A fin de cuentas, la familia une a seres humanos en un solo núcleo para
que se apoyen unos a otros y para que, con la extraordinaria fuerza que la
sexualidad les aporta, la continuidad de nuestra especie esté asegurada.
Mientras el
niño Jesús no dejaba de ocuparse “de las cosas de su Padre celestial”, iba
creciendo en Nazaret, en el seno de su familia terrenal, “en sabiduría,
en estatura y en gracia ante Dios”. Lo cierto es que el hecho de que
los cristianos hayamos puesto en el niño nacido en Belén la efigie de “Dios”,
lejos de iluminar el desarrollo de la vida de un hombre en el seno de una
familia normal, como una más de las que vivían en la pequeña villa de Nazaret,
falsea de alguna manera su imagen de niño-joven-adulto al convertirlo en un ser
excepcional, sagrado e intocable, y nos priva de valorar como es debido
contenidos esenciales de nuestra propia vida. El arte y la liturgia,
sacralizando los colores y los ritos, han borrado el escenario real de una vida
que debería ser sumamente ejemplar en su natural simplicidad real.
A los
cristianos nos queda todavía por delante un largo camino para comprender a
fondo la “humanidad de nuestro Salvador”, idéntica a la nuestra, que también es
encarnación de la Palabra divina y rostro de la presencia de Dios.
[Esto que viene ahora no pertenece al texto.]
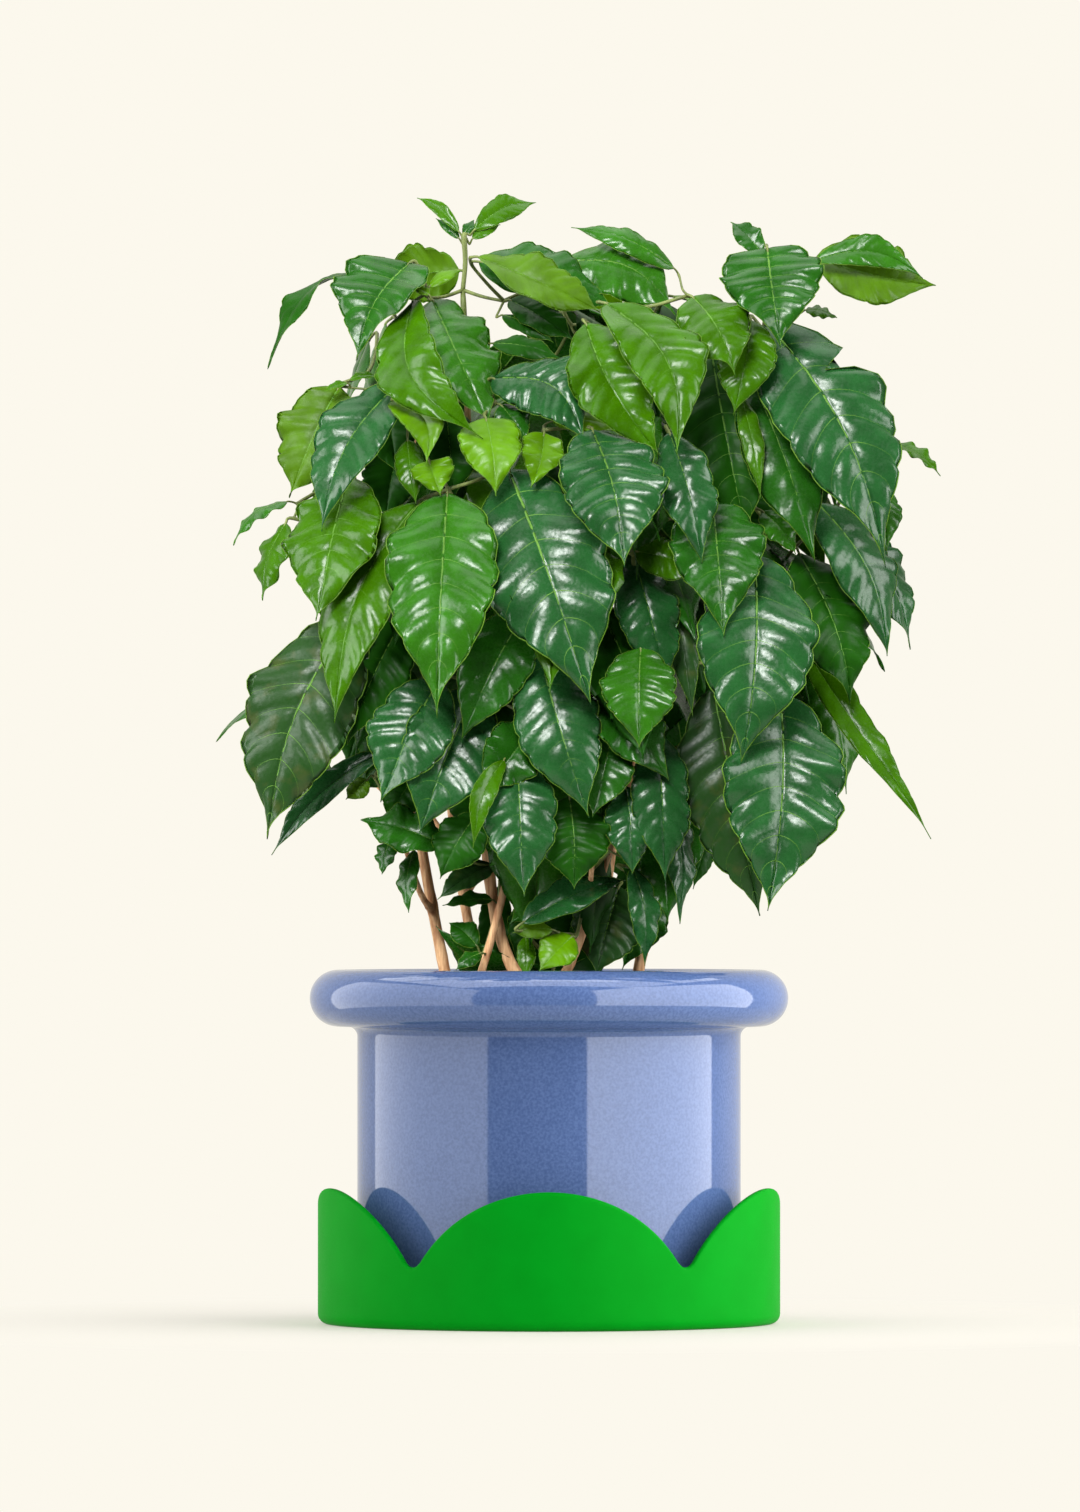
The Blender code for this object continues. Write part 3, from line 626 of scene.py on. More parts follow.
def smooth_path(marks: list, per_span: int) -> list[Vector]:
    """A Catmull-Rom curve through the marks, with per_span points on each span."""
    marks = [Vector(m) for m in marks]
    ends = [2 * marks[0] - marks[1], *marks, 2 * marks[-1] - marks[-2]]
    path = []
    for before, start, end, after in zip(ends, ends[1:], ends[2:], ends[3:]):
        for k in range(per_span):
            t = k / per_span
            path.append(
                0.5
                * (
                    2 * start
                    + (end - before) * t
                    + (2 * before - 5 * start + 4 * end - after) * t**2
                    + (3 * start - before - 3 * end + after) * t**3
                )
            )
    return [*path, marks[-1]]


def tube(path: np.ndarray, radii: np.ndarray, sides: int) -> tuple[np.ndarray, list]:
    """A closed tube along a path.

    Args:
        path: Points on the centre line.
        radii: The radius at each point, or at each point and side.
        sides: Points round the tube.

    Returns:
        The tube's points and faces.
    """
    ahead = np.gradient(path, axis=0)
    ahead /= np.linalg.norm(ahead, axis=1, keepdims=True)
    across = np.cross(ahead, np.array([0.13, 0.97, 0.2]))
    across /= np.linalg.norm(across, axis=1, keepdims=True)
    over = np.cross(ahead, across)
    turn = 2 * np.pi * np.arange(sides) / sides
    radii = radii.reshape(len(path), -1)
    ring = (
        across[:, None, :] * (np.cos(turn)[None, :] * radii)[:, :, None]
        + over[:, None, :] * (np.sin(turn)[None, :] * radii)[:, :, None]
    )
    points = (path[:, None, :] + ring).reshape(-1, 3)
    return points, sleeve_faces(len(path), sides)


def sleeve_faces(rows: int, sides: int) -> list:
    """Faces of a closed sleeve of rings, with both ends capped."""
    faces = []
    for row in range(rows - 1):
        for k in range(sides):
            a, b = row * sides + k, row * sides + (k + 1) % sides
            faces.append((a, b, b + sides, a + sides))
    faces.append(tuple(range(sides - 1, -1, -1)))
    faces.append(tuple((rows - 1) * sides + k for k in range(sides)))
    return faces


class Batch:
    """Points and faces of many small things that become one piece."""

    def __init__(self) -> None:
        """Starts empty."""
        self.points: list[np.ndarray] = []
        self.faces: list = []
        self.count = 0

    def add(self, points: np.ndarray, faces: list) -> None:
        """Adds one thing's points and faces."""
        base = self.count
        self.points.append(points)
        self.faces.extend(tuple(base + index for index in face) for face in faces)
        self.count += len(points)

    def piece(self, name: str) -> bpy.types.Object:
        """Makes the piece, shaded smooth."""
        return mesh_piece(name, np.concatenate(self.points), self.faces, smooth=True)


@dataclass
class Limbs:
    """Stems and boughs in ridged bark, on the same centre lines as the part's own limbs."""

    ground: float = 190.3
    node_gap: float = 0.030
    node_swell: float = 0.16
    ridge: float = 0.07
    sides: int = 14
    stems: dict = field(default_factory=dict)
    boughs: dict = field(default_factory=dict)

    def stem_path(self, stem: Stem) -> list[Vector]:
        """A stem's centre line, upright where it leaves the soil."""
        marks = [(*stem.foot, self.ground), (*stem.foot, self.ground + 8), stem.knee, stem.tip]
        return smooth_path([Vector(m) * MM for m in marks], 14)

    def bough_path(self, bough: Bough) -> tuple[list[Vector], float]:
        """A bough's centre line out of its stem, and its radius at the foot."""
        path, radii = self.stems[bough.stem]
        index = next(k for k in range(1, len(path)) if path[k].z >= bough.leaves_at * MM)
        share = (bough.leaves_at * MM - path[index - 1].z) / (path[index].z - path[index - 1].z)
        origin = path[index - 1].lerp(path[index], share)
        radius = 0.8 * radii[index - 1]
        tip = Vector(bough.tip) * MM
        up = (path[index] - path[index - 1]).normalized()
        heading = ((tip - origin).normalized() + 0.35 * up).normalized()
        start = origin + heading * radii[index - 1] * 0.4
        middle = start + (tip - start) * 0.5 - Vector((0, 0, 1)) * (tip - origin).length * 0.07
        return smooth_path([start, start + heading * 0.008, middle, tip], 10), radius

    def bark(self, path: list[Vector], foot: float, tip: float, flare: float, rng: random.Random) -> tuple:
        """A limb's tube: tapered, swollen at its nodes, ridged along its length.

        Args:
            path: The centre line.
            foot: Radius at the foot.
            tip: Radius at the tip.
            flare: How much wider the foot spreads on the ground.
            rng: Draws the phase of the nodes and ridges.

        Returns:
            The tube's points and faces.
        """
        line = np.array([tuple(p) for p in path])
        run = np.concatenate([[0.0], np.cumsum(np.linalg.norm(np.diff(line, axis=0), axis=1))])
        radii = foot + (tip - foot) * run / run[-1]
        radii *= 1.0 + (flare - 1.0) * np.exp(-run / 0.006)
        phase = rng.random()
        to_node = np.abs((run / self.node_gap + phase) % 1.0 - 0.5) * self.node_gap
        radii *= 1.0 + self.node_swell * np.exp(-((to_node / 0.0022) ** 2))
        turn = 2 * np.pi * np.arange(self.sides) / self.sides
        wander = 0.5 * np.sin(run * 40 + phase * 9)
        ridges = 1.0 + self.ridge * np.sin(3 * turn[None, :] + wander[:, None]) * 0.6
        ridges += self.ridge * 0.5 * np.sin(5 * turn[None, :] - run[:, None] * 25 + phase * 5)
        return tube(line, radii[:, None] * ridges, self.sides)

    def build(self) -> list[bpy.types.Object]:
        """Makes the stems and the boughs, one piece each kind. Returns both pieces."""
        rng = random.Random(SEED)
        finish = BARK.dress()
        batch = Batch()
        for stem in STEMS:
            path = self.stem_path(stem)
            foot, tip = stem.foot_radius * MM, stem.tip_radius * MM
            radii = [foot + (tip - foot) * k / (len(path) - 1) for k in range(len(path))]
            self.stems[stem.name] = (path, radii)
            batch.add(*self.bark(path, foot, tip, 1.5, rng))
        nodes = ["stem_" + stem.name for stem in STEMS]
        pieces = [put_together(batch.piece("bark_stems"), finish, nodes)]
        batch = Batch()
        for bough in BOUGHS:
            path, radius = self.bough_path(bough)
            self.boughs[bough.name] = path
            batch.add(*self.bark(path, radius, 1.4 * MM, 1.25, rng))
        nodes = ["bough_" + bough.name for bough in BOUGHS]
        return [*pieces, put_together(batch.piece("bark_boughs"), finish, nodes)]

    def roots(self) -> dict[str, tuple[Vector, Vector]]:
        """Where each mass of leaves begins and how it heads, by the mass's name."""
        roots = {}
        for stem in STEMS:
            path = self.stems[stem.name][0]
            roots[stem.name + "_top"] = (path[-1], (path[-1] - path[-2]).normalized())
        for bough in BOUGHS:
            path = self.boughs[bough.name]
            roots[bough.name] = (path[-1], (path[-1] - path[-2]).normalized())
        return roots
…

Que
Jesús comiera con publicanos y otros pecadores, que hablara con mujeres
prostituidas y que curara incluso a leprosos, la más despreciable escoria
social de su tiempo, debería abrir a nuestra Iglesia todos los caminos de la
vida para zambullirse de lleno en las pocilgas y meterse en los
zarzales que los humanos utilizamos como escenarios de francachelas degradantes.
El sexo, por
ejemplo, tan desnaturalizado y descarnado en la iconografía sagrada y en la
espiritualidad católica, siendo de suyo uno de los elementos más
hermosos y determinantes que el Creador ha insertado en nuestro cuerpo, nos
desconcierta y nos trae por el camino de la amargura, incluso en nuestros días,
a la hora de abrirle cauce para endulzar la vida de muchos individuos y
fundamentar distintos núcleos familiares. ¡Cuánto le queda por aprender a
nuestra querida Iglesia católica sobre algo tan esencial no solo para liberar
las conciencias abotargadas de muchos fieles, incluidos algunos clérigos, sino
también para no seguir situándose olímpicamente al margen de la marcha de la
sociedad en tema tan transcendental para los ciudadanos!